◆ **EXERCISE AIM**
Select lines where the word "imported" appears.

◆ **DATA EXCERPT**
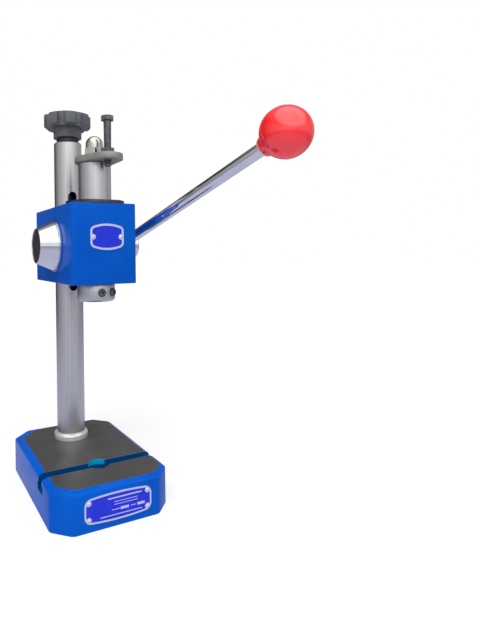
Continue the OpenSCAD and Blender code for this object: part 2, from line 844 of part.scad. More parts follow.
// A set screw whose dog point keeps the ram from turning
module ram_key_screw() {
    tip_x = ram_r - key_depth + slide_gap;
    color(dark) translate([0, ram_y, key_z]) rotate([0, 90, 0]) difference() {
        union() {
            bar(key_dog_d, tip_x, ram_bore_r + 1);
            bar(key_screw_d, ram_bore_r + 0.4, head_w / 2 - 1);
        }
        translate([0, 0, head_w / 2 - 4]) hexagon(key_screw_d * socket_share, past);
    }
}

// Soft pads that the lock screws press against the column
module column_lock_pads() {
    start = column_r + lock_pad_gap;
    color(bronze) for (z = lock_z) translate([0, column_y, z]) rotate([0, 90, 0]) difference() {
        bar(lock_d - 2 * slide_gap, 0, start + lock_pad_t - touch_gap);
        rotate([0, -90, 0]) cylinder(r = start, h = lock_d * 2, center = true);
    }
}

// A lock screw with a hexagon head, standing out of the head's right side
module lock_screw(z) {
    start = column_r + lock_pad_gap + lock_pad_t;
    color(dark) translate([0, column_y, z]) rotate([0, 90, 0]) {
        bar(lock_d, start, head_w / 2 + lock_out + eps);
        translate([0, 0, head_w / 2 + lock_out]) eased_hexagon(lock_d * 1.6, lock_d * 0.7);
    }
}

module lock_screw_upper() {
    lock_screw(lock_z[1]);
}

module lock_screw_lower() {
    lock_screw(lock_z[0]);
}

// One tooth space of the rack, seen from the right: x is depth behind the pitch line
module rack_space() {
    half = tooth_pitch / 4 + backlash;
    slope = tan(pressure);
    deep = 1.25 * gear_module;
    high = gear_module + past;
    polygon([[high, half + high * slope], [high, -half - high * slope],
        [-deep, -half + deep * slope], [-deep, half - deep * slope]]);
}

module rack_cut() {
    flat_z = pinion_z - (spaces_below + 0.5) * tooth_pitch;
    flat_h = (spaces_below + spaces_above + 1) * tooth_pitch;
    translate([-ram_d, rack_line + gear_module, flat_z]) cube([2 * ram_d, ram_d, flat_h]);
    for (i = [-spaces_below:spaces_above])
        translate([0, rack_line, pinion_z + i * tooth_pitch]) rotate([90, 0, 90])
            linear_extrude(2 * ram_d, center = true) rack_space();
}

// A clamp screw's hole or body, turned about the ram to face outwards
module at_clamp(turn) {
    translate([0, ram_y, clamp_z]) rotate([0, 0, turn]) rotate([0, 90, 0]) children();
}

module ram() {
    color(ground) difference() {
        at_ram() union() {
            eased_bar(ram_d, nose_top_z - past, ram_top, 1);
            rotate_extrude() polygon([[0, nose_z], [nose_d / 2 - nose_chamfer, nose_z],
                [nose_d / 2, nose_z + nose_chamfer], [nose_d / 2, nose_top_z - 0.5],
                [nose_d / 2 - 0.5, nose_top_z], [0, nose_top_z]]);
        }
        at_ram() rack_cut();
        at_ram() bar(shank_d, nose_z - past, nose_z + shank_h);
        at_ram() bar(stud_d, ram_top - stud_in_ram, ram_top + past);
        translate([ram_r - key_depth, ram_y - keyway_w / 2, key_z - keyway_w / 2])
            cube([past, keyway_w, stroke + keyway_w]);
        for (turn = [clamp_front_turn, clamp_side_turn]) at_clamp(turn) {
            bar(clamp_dog_d + 2 * run_gap, 0, nose_d);
            bar(clamp_d + 2 * run_gap, clamp_neck_r, nose_d);
        }
    }
}

module plate_plan() {
    hull() {
        circle(plate_back_r);
        translate([stop_x, stop_y - ram_y]) circle(plate_front_r);
    }
}

module stop_plate() {
    color(ground) difference() {
        at_ram() translate([0, 0, ram_top]) linear_extrude(plate_t) plate_plan();
        at_ram() bar(stud_d, ram_top - past, plate_top + past);
        translate([stop_x, stop_y, 0]) bar(stop_d + 2 * run_gap, ram_top - past, plate_top + past);
    }
}

module ram_stud() {
    color(dark) at_ram() bar(stud_d, ram_top - stud_in_ram, acorn_z);
}

module acorn_nut() {
    dome_r = acorn_dome_d / 2;
    color(chrome) at_ram() translate([0, 0, plate_top]) rotate(acorn_turn) difference() {
        union() {
            eased_hexagon(acorn_af, acorn_hex_h);
            translate([0, 0, acorn_hex_h / 2]) cylinder(r = dome_r, h = acorn_hex_h / 2 + acorn_neck_h);
            translate([0, 0, acorn_hex_h + acorn_neck_h]) sphere(dome_r);
        }
        translate([0, 0, -eps]) cylinder(d = stud_d, h = acorn_hex_h + eps);
    }
}

module stop_bolt_locknut() {
    color(dark) translate([stop_x, stop_y, plate_top]) rotate(stop_turn) difference() {
        eased_hexagon(locknut_af, locknut_h);
        translate([0, 0, -past]) cylinder(d = stop_d + 2 * run_gap, h = locknut_h + 2 * past);
    }
}

module stop_bolt() {
    color(dark) translate([stop_x, stop_y, 0]) {
        eased_bar(stop_d, stop_tip_z, plate_top + stop_out + lead_in, lead_in);
        translate([0, 0, plate_top + stop_out]) rotate(stop_turn)
            eased_hexagon(stop_af, stop_head_h);
    }
}

// A set screw whose dog point stops short of the shank hole, with a hexagon socket
module clamp_screw(turn, out) {
    color(dark) at_clamp(turn) difference() {
        union() {
            bar(clamp_dog_d, shank_d / 2 + slide_gap, clamp_neck_r + 1);
            eased_bar(clamp_d, clamp_neck_r + run_gap, nose_d / 2 + out, lead_in);
        }
        translate([0, 0, nose_d / 2 + out - 3]) hexagon(clamp_d * socket_share, past);
    }
}

module shank_clamp_screw_front() {
    clamp_screw(clamp_front_turn, -0.8);
}

module shank_clamp_screw_side() {
    clamp_screw(clamp_side_turn, 2.2);
}

// Angle of an involute at the pressure angle a, in degrees
function involute(a) = tan(a) * 180 / PI - a;

// Half the angle that a tooth fills at radius r
function half_tooth(r) = 90 / pinion_teeth - backlash / pinion_r * 180 / PI
    + involute(pressure) - involute(acos(min(1, base_circle_r / max(r, base_circle_r))));

function tooth_flank(side) = [for (r = tooth_radii) [r, side * half_tooth(r)]];

module pinion_plan() {
    polygon([for (i = [0:pinion_teeth - 1]) for (side = [-1, 1])
        for (k = [0:len(tooth_radii) - 1])
            let (p = tooth_flank(side)[side < 0 ? k : len(tooth_radii) - 1 - k],
                a = p[1] + 360 * i / pinion_teeth)
            [p[0] * cos(a), p[0] * sin(a)]]);
}

module pinion_shaft() {
    arbor_end = -head_w / 2 - cap_seat + 1;
    collar_x = bush_inner_x - slide_gap;
    color(ground) on_pinion_axis() difference() {
        union() {
            rotate(-90) linear_extrude(pinion_w, center = true) pinion_plan();
            bar(2 * shaft_collar_r, -collar_x, collar_x);
            bar(journal_d, -head_w / 2 + cover_spigot, hub_x);
            bar(arbor_d, arbor_end, 0);
            eased_bar(hub_seat_d, 0, hub_x + hub_l - hub_cap_t, 0.8);
        }
        translate([0, 0, hub_pin_x]) rotate([0, 90, 0])
            cylinder(d = hub_pin_d, h = hub_d * 2, center = true);
    }
}

// The clip that keeps the shaft from sliding out to the right
module pinion_retaining_ring() {
    color(dark) on_pinion_axis() difference() {
        bar(ring_d, -head_w / 2 + cover_spigot - run_gap - ring_t,
            -head_w / 2 + cover_spigot - run_gap);
        bar(arbor_d, -head_w, 0);
    }
}

module lever_hub() {
    color(chrome) difference() {
        on_pinion_axis() difference() {
            eased_bar(hub_d, hub_x, hub_x + hub_l, 1);
            bar(hub_seat_d, hub_x - past, hub_x + hub_l - hub_cap_t);
            translate([0, 0, hub_pin_x]) rotate([0, 90, 0])
                cylinder(d = hub_pin_d, h = hub_d * 2, center = true);
        }
        on_lever() bar(rod_d, rod_seat, hub_d);
    }
}

module hub_pin() {
    color(ground) on_pinion_axis() translate([0, 0, hub_pin_x]) rotate([0, 90, 0])
        cylinder(d = hub_pin_d, h = hub_d - 1, center = true);
}

module lever_rod() {
    color(chrome) on_lever() eased_bar(rod_d, rod_seat, lever_l - ball_d / 2 + ball_hole, 0.5);
}

ball_foot = lever_l - sqrt(pow(ball_d / 2, 2) - pow(collar_d / 2, 2));

module ball_knob() {
    color(red) on_lever() difference() {
        union() {
            translate([0, 0, lever_l]) sphere(d = ball_d, $fn = 96);
            bar(collar_d, ball_foot - collar_h_ball + insert_t, lever_l);
        }
        bar(rod_d, 0, lever_l - ball_d / 2 + ball_hole);
    }
}

// The pale washer between the ball's collar and the rod
module ball_insert() {
    top = ball_foot - collar_h_ball + insert_t;
    color(ground) on_lever() difference() {
        eased_bar(collar_d - 2, top - insert_t, top, 0.3);
        bar(rod_d, top - past, top + past);
    }
}

base();
column();
column_foot_ring();
column_bolt();
column_bolt_washer();
column_top_bush();
base_nameplate();
base_nameplate_rivets();
height_knob();
knob_thrust_collar();
lead_screw();
knob_pin();
screw_retaining_collar();
head();
ram_guide_bush();
guide_flange_screws();
lift_nut();
lift_nut_pin();
head_badge();
head_badge_rivets();
pinion_bush_left();
pinion_bush_right();
spring_cover();
spring_cover_cap();
return_spring();
ram_key_screw();
column_lock_pads();
lock_screw_upper();
lock_screw_lower();
ram();
stop_plate();
ram_stud();
acorn_nut();
stop_bolt_locknut();
stop_bolt();
shank_clamp_screw_front();
shank_clamp_screw_side();
pinion_shaft();
pinion_retaining_ring();
lever_hub();
hub_pin();
lever_rod();
ball_knob();
ball_insert();
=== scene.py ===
# Bench hand punch press: the looks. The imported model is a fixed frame, and each piece made here sits on it.
import json
import math

import bmesh
import bpy
from mathutils import Matrix, Vector


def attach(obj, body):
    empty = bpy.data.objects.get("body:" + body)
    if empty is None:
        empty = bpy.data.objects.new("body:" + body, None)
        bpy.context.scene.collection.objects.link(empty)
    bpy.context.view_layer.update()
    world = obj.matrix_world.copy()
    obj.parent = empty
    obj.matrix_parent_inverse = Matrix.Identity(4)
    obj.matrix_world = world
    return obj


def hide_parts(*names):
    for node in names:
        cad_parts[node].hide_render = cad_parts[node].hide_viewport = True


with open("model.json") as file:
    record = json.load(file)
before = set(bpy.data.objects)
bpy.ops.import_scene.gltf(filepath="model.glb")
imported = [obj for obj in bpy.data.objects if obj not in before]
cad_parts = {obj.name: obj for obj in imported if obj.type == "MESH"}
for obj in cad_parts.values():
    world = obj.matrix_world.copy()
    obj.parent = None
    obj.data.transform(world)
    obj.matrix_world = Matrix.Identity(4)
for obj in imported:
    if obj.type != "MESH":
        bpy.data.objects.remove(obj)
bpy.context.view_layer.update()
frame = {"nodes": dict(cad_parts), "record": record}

MM = 0.001
X_AXIS, Z_AXIS = 0, 2
record = frame["record"]
body_of = {node: body for body, nodes in record["behaviour"]["bodies"].items() for node in nodes}
slot_of = {part["node"]: part["material_slot"] for part in record["subparts"]}

# Sizes of the press in millimetres, as its drawing has them. Heights are over the bench.

# Base, with its sloped rim, cut corners, T-slot and entry hole
base_w, base_d, base_h = 120.0, 180.0, 38.0
base_rim_w, base_rim_z, base_corner = 5.0, 35.4, 17.0
slot_mouth, slot_head, slot_floor_z, slot_step_z, entry_r = 11.0, 18.0, 22.5, 30.5, 11.0

# Column with the middle and half height of the band where its bore is darkened, the head, and the ram's axis
# and flange
column_y, column_r, bore_dark_z, bore_dark_half = 46.5, 16.0, 265.0, 100.0
head_w, head_d, head_z, head_top = 67.0, 134.0, 220.6, 299.6
ram_y, flange_r, flange_top = -41.0, 29.5, 302.9

# Stop bolt
stop_x, stop_y, bolt_r, bolt_pitch = 5.0, -64.0, 3.8, 1.25
bolt_foot_z, bolt_head_z = 335.2, 379.6

# Star knob and height screw
neck_r, neck_z, lobe_z = 16.3, 385.3, 397.0
screw_r, screw_pitch, thread_foot_z, thread_top_z = 7.0, 2.0, 202.0, 362.0

# Spring cover on the pinion's axis: rim, cone with its facing in degrees, the cap's seat, and the drum
pinion_y, pinion_z = -11.7, 259.0
rim_r, rim_t, cone_step, cone_faces, end_r, cover_out = 26.9, 3.5, 1.5, 28.0, 18.1, 20.3
cap_r, cap_seat, ledge, ledge_t, drum_r, cover_wall, spigot = 16.5, 16.9, 1.5, 1.0, 16.7, 2.4, 3.0
rim_edge_r, end_edge_r, lip_r = 0.5, 0.8, 0.4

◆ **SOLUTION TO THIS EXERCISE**
# Bench hand punch press: the looks. The imported model is a fixed frame, and each piece made here sits on it.
imported = [obj for obj in bpy.data.objects if obj not in before]
cad_parts = {obj.name: obj for obj in imported if obj.type == "MESH"}
for obj in imported:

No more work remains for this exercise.